Tu commences par un 7c de rési de 15 mètres qui est déjà un peu daubant. Tu poursuis avec encore 10-15m jusqu’à un relais en 8a. Juste avant le relais du 8a, tu fais un mouvement de traversée à droite, vers un gros repos. Je sais que pour les locaux le caractère éthique de l’utilisation de ce repos est discuté (je crois que Seb ne l’a pas pris pour la FA), moi je l’ai pris car je voulais mettre toutes les chances de mon côté pour enchaîner, pareil pour les coincements de genoux, j’ai utilisé tous ceux que j’ai pu trouver. Donc après ce repos, tu fais un petit mouv’ pas facile pour retrouver le relais du 8a, puis une sorte de pré-fatigue en 6C bloc et tu embrayes sur le premier crux, une sorte de 7C+ bloc ultra physique sur prises correctes dans du gros dévers. J’ai utilisé un genou de progression pour les deux premiers mouvements de ce crux (qui en fait 7) et un autre pour le 5e, je pense que sans ces genoux ça vaut plutôt 8A bloc. Passé ce crux, tu peux soit filer à droite vers le relais du 8c+ (Le Playboy) soit continuer tout droit dans le 2e crux : un grand jeté en 7B bloc. Le mouvement est fantastique, et pas évident à apprivoiser à 35m de haut. De là soit tu peux virer à gauche vers le crux final d’une voie libérée par Gérôme Pouvreau (Le Complexe du Playboy, 9a/+), qui est à peu près de la même difficulté mais moins dure dans la tête, soit tu continues encore tout droit pour te frapper d’abord une petite section de rési en intensité 8a/+ puis, après un bon repos, la casquette finale : un plafond de 10 mètres en 8b/+. C’est là que c’est dur dans la tête, parce qu’après avoir fait tout ça, le crux est de faire tenir un talon aléatoire pour mettre une grosse baffe sur la rampe. À a fin du crux, tu perds les pieds, c’est majeur, et tu te fais encore quelques blocages dans une intensité 8a mais à ne surtout pas sous-estimer.
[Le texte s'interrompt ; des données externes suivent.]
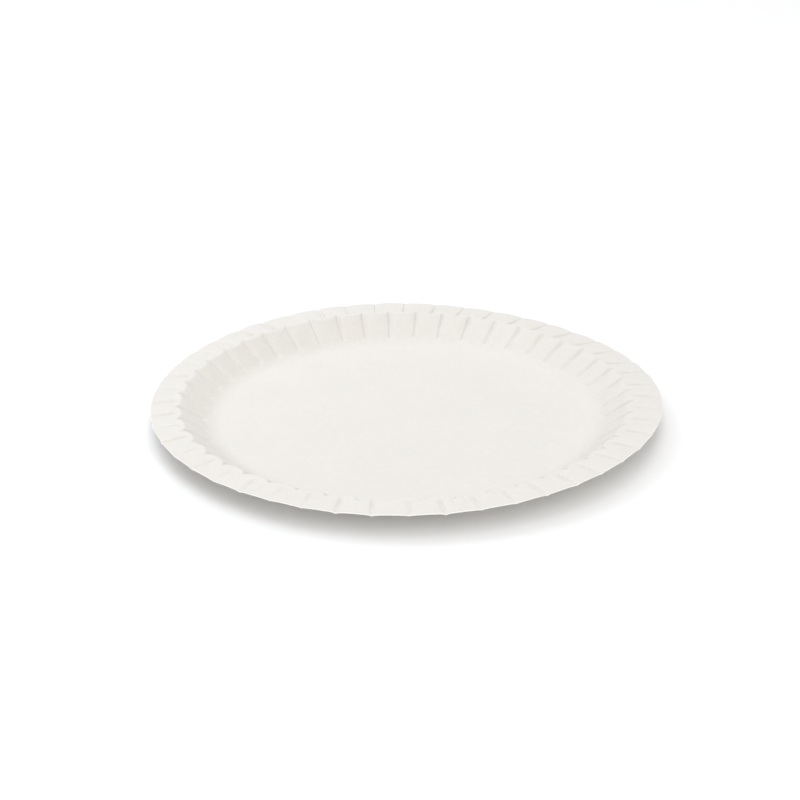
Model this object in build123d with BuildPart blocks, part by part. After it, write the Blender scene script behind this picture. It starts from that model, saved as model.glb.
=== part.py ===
from build123d import *
import math
import os

# A pressed paper plate: one round sheet of board with a flat floor, a coved foot, a sloping wall and a
# nearly level rim. Pleats take up the spare board. A valley runs up the wall and dies out in the rim, and
# midway between each two of these a shallower valley, the crease, crosses the rim.
#
# Millimetres and degrees. The origin is the middle of the underside, which stands on the table, +Z is up,
# and +X runs along the middle of a wall pleat.

# Driving dimensions of the plain plate, before pleating
plate_radius = 115.0  # to the cut edge
board = 0.5  # thickness of the pressed board
rim_height = 10.3  # upper face of the rim at the cut edge, above the table
rim_width = 14.5  # from the cut edge in to the fold at the top of the wall
rim_rise = 0.6  # how much higher the fold stands than the cut edge
wall_slope = 37.0  # of the wall, from the level
cove_radius = 14.0  # upper face, from the floor into the wall
fold_radius = 1.5  # upper face, from the wall into the rim

# Driving dimensions of the pleats
pleat_count = 48
pleat_reach = 2.9  # how far past the fold the wall pleat's tip runs into the rim
pleat_half_width = 2.2  # at the fold
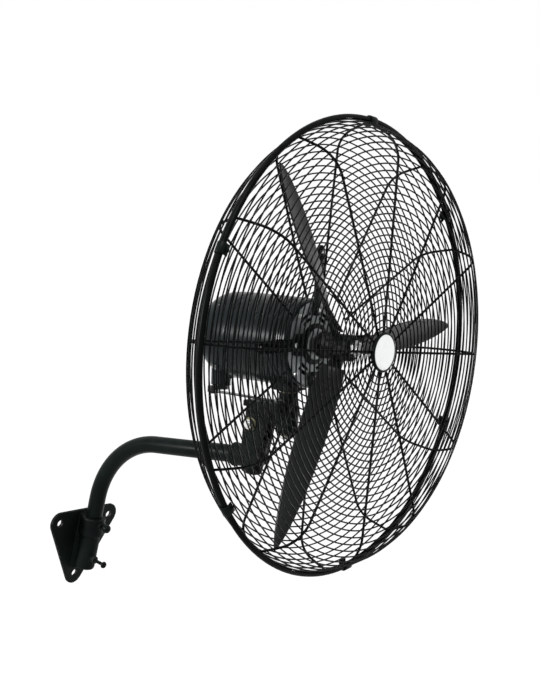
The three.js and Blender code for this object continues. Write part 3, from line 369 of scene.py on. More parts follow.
def fused(*pieces: Piece) -> Piece:
    """Fuses overlapping flat solids exactly, with their edges kept sharp.

    Args:
        pieces: the solids.

    Returns:
        The fused piece.
    """
    piece = joined(*pieces)
    with editing(piece):
        bpy.ops.mesh.separate(type="LOOSE")
    parts = [part for part in bpy.context.selected_objects if part is not piece]
    return boolean(piece, "UNION", *parts)


def eased(piece: Piece, width: float) -> Piece:
    """Rounds a piece's sharp edges.

    Args:
        piece: the piece.
        width: how far each edge is cut back.

    Returns:
        The piece.
    """
    limit = math.radians(40)
    return apply_modifier(
        piece, "BEVEL", width=width, segments=2, limit_method="ANGLE", angle_limit=limit
    )


def cast(piece: Piece, voxel: float, rounds: int) -> Piece:
    """Fuses overlapping solids into one casting, with fillets where they meet."""
    apply_modifier(piece, "REMESH", mode="VOXEL", voxel_size=voxel)
    return apply_modifier(piece, "SMOOTH", factor=0.5, iterations=rounds)


def repeated(piece: Piece, turns: Iterable[Matrix]) -> Piece:
    """Copies a piece to several places, each copy with its own mesh, and joins the copies.

    Args:
        piece: the piece that is copied; it isn't kept where it is.
        turns: one matrix for each copy.

    Returns:
        The joined copies.
    """
    copies = []
    for turn in turns:
        pick(piece)
        bpy.ops.object.duplicate(linked=False)
        copies.append(moved(bpy.context.object, turn))
    bpy.data.objects.remove(piece)
    return joined(*copies)


def bend(before: Vector, after: Vector) -> float:
    """The angle about Z from one direction to the next."""
    return math.atan2(before.cross(after).z, before.dot(after))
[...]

– Comment ça s’est passé ?
Dès la première montée, j’étais déterminé, et j’ai décidé d’aller toucher toutes les prises jusqu’en haut pour voir ce qui m’attendait. J’avais la chance d’avoir les méthodes de Nico pour le premier crux, par contre le 3e là-haut dans la casquette s’est révélé plus problématique sans avoir les méthodes, d’autant qu’il était quasi in-essayable à cause du tirage. J’ai rallongé plein de dégaines et mon pote Romain m’a prêté sa corde, beaucoup plus fluide que la mienne, ce qui m’enlevait sans blaguer plusieurs kilos dans la section finale. Ensuite, pour bosser la voie, j’ai été stratégique. 3 montées par jour, avec toujours un objectif précis par montée et jamais deux jours de grimpe d’affilée pour préserver la peau et l’énergie en vue de la fin du trip. C’est aussi là où je me suis aperçu qu’avoir du volume n’est pas seulement utile pour enchaîner, c’est aussi primordial pour bien bosser la voie. Là, je pouvais faire trois grosses montées dans la journée sans m’écrouler et donc en étant productif pour caler les méthodes tout le long. Avec une moins grosse autonomie, le travail de la voie aurait pris beaucoup plus de temps.
– Qu’en retiens-tu ?
Ce que j’en retiens, c’est que je suis vraiment content d’avoir réussi à surmonter la flemme. Je me suis chauffé à faire un travail chirurgical pour réussir cette voie au trip (en 6 séances). Je me suis pris au sérieux et je me suis fait violence pour appliquer les stratégies de après-travail que j’ai appris au fil des années. Bon il faut dire qu’une voie de plus de 50m comme ça est très propice à faire de la stratégie ; dans une voie de 15 mouvements sans gestion où je manque de force, je peux faire toute la stratégie du monde, ce sera quand même compliqué ! J’en retiens aussi que les voies un peu longues avec un effort très haché sont peut-être mon vrai style de prédilection alors que j’en ai très peu fait jusqu’à présent, ce qui me motive pour l’avenir car c’est peut-être une piste pour réussir à faire du 9b.
– La suite pour toi ?
J’aimerais bien (le mot est faible, en vrai je brûle d’envie) d’aller poser des devis dans toutes les voies dures de la Ramirole et de m’en mettre une en projet. Et sinon, il faut que je fasse un plan de bataille pour “Fight or Flight” l’année prochaine. Et aussi, continuer les développements de voies extrêmes avec Fabrice à St-Antonin, il y a encore du potentiel.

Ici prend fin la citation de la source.